**Exercise prompt**
Reproduce only this span: the line containing "The Blender code", the line containing "ring: float = 0.9", and every line between them, all exactly as given.

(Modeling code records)
-----

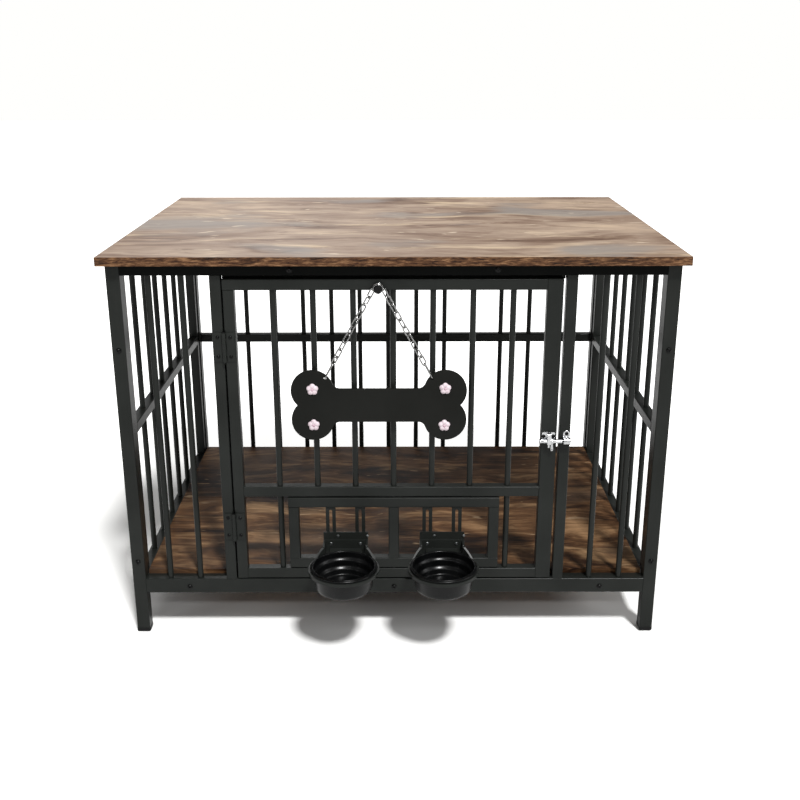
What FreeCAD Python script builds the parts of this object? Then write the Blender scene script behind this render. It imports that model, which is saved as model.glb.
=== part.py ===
import FreeCAD, Part
import math
import os
from FreeCAD import Placement, Rotation, Vector

# Dog crate end table, in millimetres. +Z is up, +X is to the right of someone facing the door, and -Y
# is the front. The origin is on the floor, under the middle of the box round the whole object.

# Table top, a laminated board with its edges banded
TOP_WIDTH = 1040.0
TOP_DEPTH = 770.0
TOP_THICK = 16.0
BAND_THICK = 1.0
HEIGHT = 750.0
SIDE_OVERHANG = 12.0
FRONT_OVERHANG = 17.5
BACK_OVERHANG = 44.0

# Frame of square steel tube
LEG = 25.0
TUBE = 20.0
TUBE_WALL = 1.5
TUBE_CORNER = 2.0
BAR_DIAMETER = 11.0
BOTTOM_RAIL_Z = 86.5
BOTTOM_RAIL_HEIGHT = 30.0
MID_RAIL_SHARE = 0.4795  # height of the middle rails, between the bottom rails and the top rails
BACK_BAR_COUNT = 13
BACK_BAR_ENDS = (46.8, 82.8)  # from the legs to the first and to the last bar's middle line
SIDE_BAR_COUNT = 6
FRONT_BAR_SHARES = (0.33, 0.70)  # where the bars stand between a door post and its leg

# Foot plugs, whose spigots push up into the legs
CAP_WIDTH = 26.0
CAP_HEIGHT = 9.0
CAP_CORNER = 3.0
CAP_ROUND = 4.0
CAP_SPIGOT = 15.0
CAP_PLAY = 0.1

# Floor of the cage and the tubes that carry the floor and the top
FLOOR_THICK = 15.0
FLOOR_SIDE_GAP = 1.0  # from the floor board to the legs
FLOOR_BACK_GAP = 0.5
FLOOR_BAR_RISE = 3.5
FLOOR_BAR_INSET = 84.5
FLOOR_BAR_MIDDLE = -1.0
TOP_BAR_SHARE = 0.38  # of the way from the middle to a leg

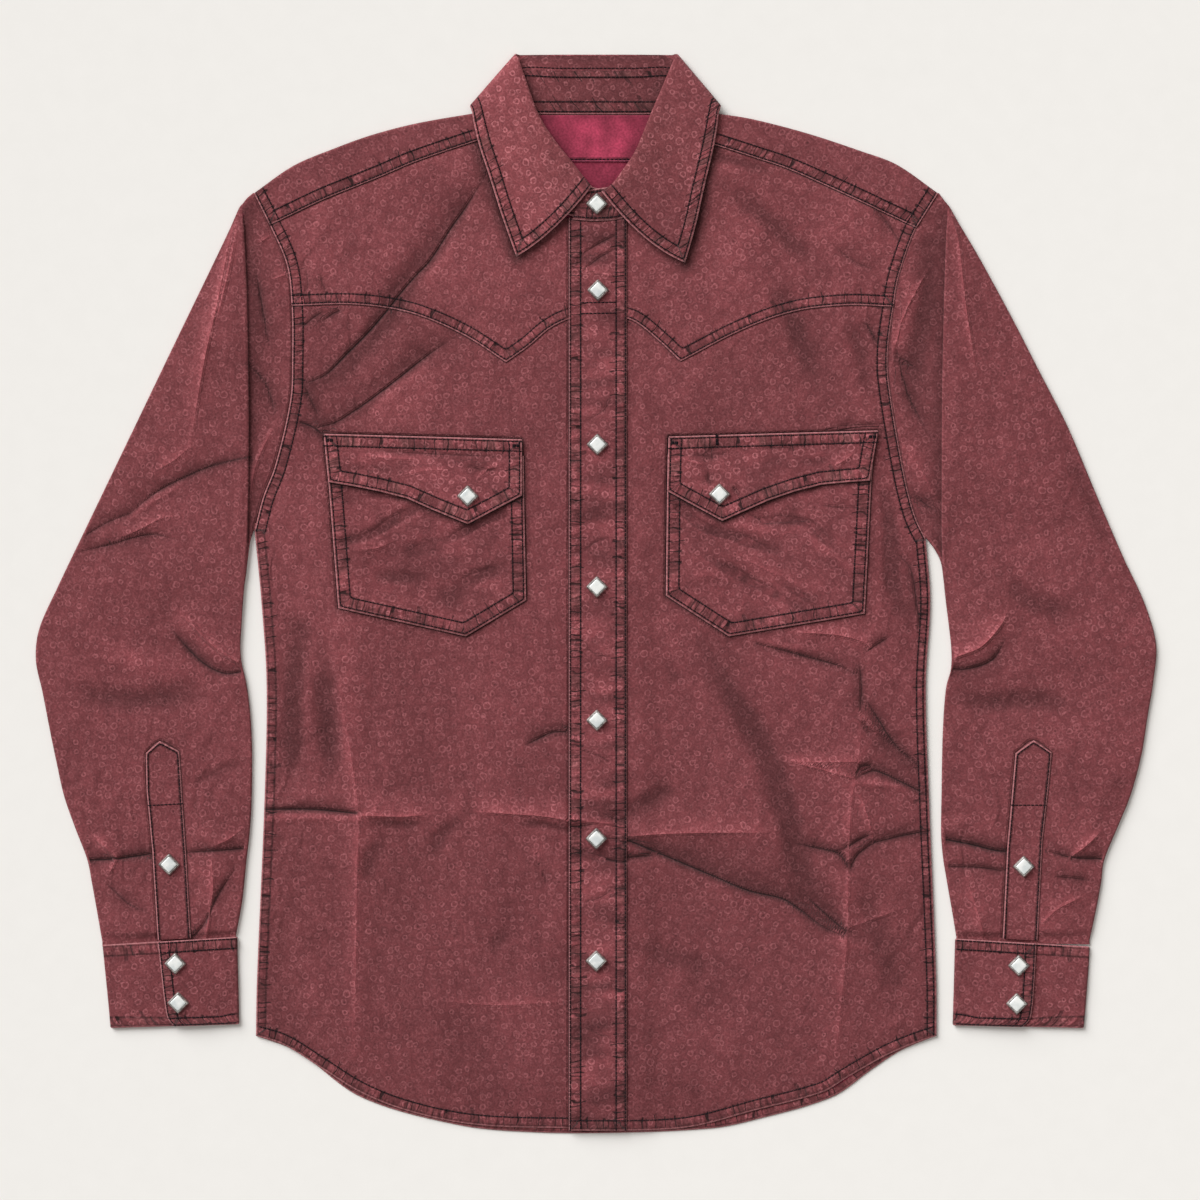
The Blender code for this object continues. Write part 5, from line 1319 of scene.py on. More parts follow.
@dataclass(frozen=True)
class Shirting:
    """A finish of the shirting: its dye, print, worn edges, and the painted light and shade of its puckers,
    creases and shaded places.

    Attributes:
        name: The material's name.
        dye: Linear colour of the cloth.
        ink: Linear colour of the rings.
        worn: Linear colour of an edge worn pale.
        grime: Linear colour of the stains in a welt.
        ring: How strong the print is.
    """

    name: str
    dye: Colour = (0.167, 0.0380, 0.0442)
    ink: Colour = (0.400, 0.132, 0.146)
    worn: Colour = (0.430, 0.180, 0.190)
    grime: Colour = (0.130, 0.052, 0.050)
    ring: float = 0.9

    def material(self, effects: dict[str, bpy.types.NodeTree]) -> bpy.types.Material:
        """The material: dye, then print, then the painted light and shade of creases, seams and shaded
        places.
        """
        graph = Finish(self.name)
        cloth = graph.add("UVMap", uv_map="cloth").outputs["UV"]
        rub, fold = graph.attribute("rub"), graph.attribute("fold")

        def effect(name: str, **inputs: Socket | str) -> Sequence[Socket]:
            """The outputs of an effect; an input given by name is stored at the piece's points."""
            node = graph.add("Group", node_tree=effects[name])
            for title, value in inputs.items():
                graph.feed(node.inputs[title], graph.attribute(value) if isinstance(value, str) else value)
            return node.outputs

        rings, grain = effect("ring_print", Cloth=cloth), effect("cloth_grain", Cloth=cloth)
        wear = effect("seam_wear", Edge="edge", Run="run", Welt="welt")
        rumple = effect("rumple", Place=graph.scaled(graph.place, 1.0 / MM), Amount="rumple")
        lines = effect("crease_line", Line="line", Press="press")
        # Painted shade and highlight: the fold attribute and the crease lines darken troughs, shaded places
        # and cloth under edges, and lighten crests.
        shade = graph.times(graph.ramp(fold, -2.4, 2.0, 0.55, 1.35), grain["Tone"], lines["Tone"])
        # Painted light and shade of the seams: pucker bands, tucks and the stitch rows.
        for mask, depth in (("Pucker", 0.24), ("Tuck", -0.80), ("Groove", -0.50)):
            shade = graph.times(shade, graph.plus(1.0, graph.times(wear[mask], depth)))
        shade = graph.times(shade, rumple["Tone"], graph.ramp(rub, 0.0, 1.0, 1.0, 1.12))
        deep, black = (tuple(share * part for part in self.dye) for share in (0.62, 0.3))
        inked = graph.times(rings["Ring"], graph.ramp(rub, 0.0, 1.0, 0.54 * self.ring, 0.82 * self.ring))
        stain = graph.times(wear["Grime"], graph.ramp(rub, 0.0, 1.0, 0.15, 0.45))
        colour = self.dye
        for amount, tint in ((graph.times(rings["Halo"], 0.42 * self.ring), deep), (inked, self.ink),
                             (graph.times(rings["Squiggle"], 0.30 * self.ring), self.ink),
                             (graph.times(rings["Dot"], 0.55 * self.ring), black), (stain, self.grime)):
            colour = graph.mix(amount, colour, tint)
        grey = graph.add("CombineColor", dict.fromkeys(range(3), shade)).outputs[0]
        colour = graph.mix(1.0, colour, grey, "MULTIPLY")
        colour = graph.mix(graph.times(wear["Pale"], 0.8), colour, self.worn)
        height = graph.times(grain["Height"], 0.05)
        for amount, depth in ((wear["Pucker"], 0.28), (wear["Tuck"], -0.45), (rumple["Height"], 1.0),
                              (lines["Height"], 0.42)):
            height = graph.plus(height, graph.times(amount, depth))
        return graph.close((height, 1.0, MM), Base_Color=colour, Sheen_Weight=0.12, Sheen_Roughness=0.5,
                           Roughness=graph.ramp(grain["Tone"], 0.8, 1.2, 0.92, 0.80), Specular_IOR_Level=0.25)


@dataclass(frozen=True)
class SewingThread:
    """Near-black polyester thread, with a twist along each stitch."""

    colour: Colour = (0.010, 0.006, 0.008)
    # A painted highlight on the top of each twist.
    light: float = 1.8  # how much lighter the top of each twist is

    def material(self) -> bpy.types.Material:
        """The material."""
        graph = Finish("sewing_thread")
        twist = graph.add("TexWave", {"Vector": graph.place, "Scale": 900.0, "Distortion": 3.0},
                          bands_direction="DIAGONAL").outputs["Fac"]
        colour = graph.mix(twist, self.colour, tuple(part * self.light for part in self.colour))
        return graph.close((twist, 0.5, 0.1 * MM), Base_Color=colour, Roughness=0.75, Specular_IOR_Level=0.12)


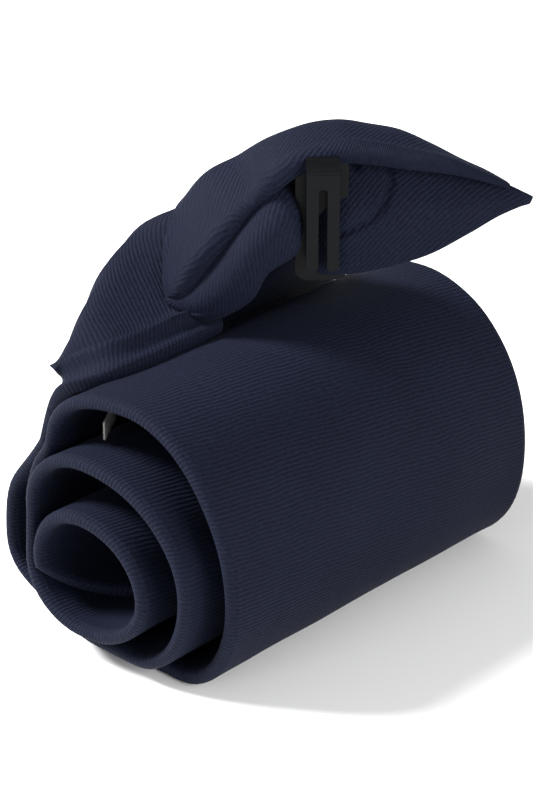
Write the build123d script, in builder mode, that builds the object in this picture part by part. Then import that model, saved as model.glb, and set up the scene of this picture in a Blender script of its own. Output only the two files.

-----

**Task result**
The Blender code for this object continues. Write part 5, from line 1319 of scene.py on. More parts follow.
@dataclass(frozen=True)
class Shirting:
    """A finish of the shirting: its dye, print, worn edges, and the painted light and shade of its puckers,
    creases and shaded places.

    Attributes:
        name: The material's name.
        dye: Linear colour of the cloth.
        ink: Linear colour of the rings.
        worn: Linear colour of an edge worn pale.
        grime: Linear colour of the stains in a welt.
        ring: How strong the print is.
    """

    name: str
    dye: Colour = (0.167, 0.0380, 0.0442)
    ink: Colour = (0.400, 0.132, 0.146)
    worn: Colour = (0.430, 0.180, 0.190)
    grime: Colour = (0.130, 0.052, 0.050)
    ring: float = 0.9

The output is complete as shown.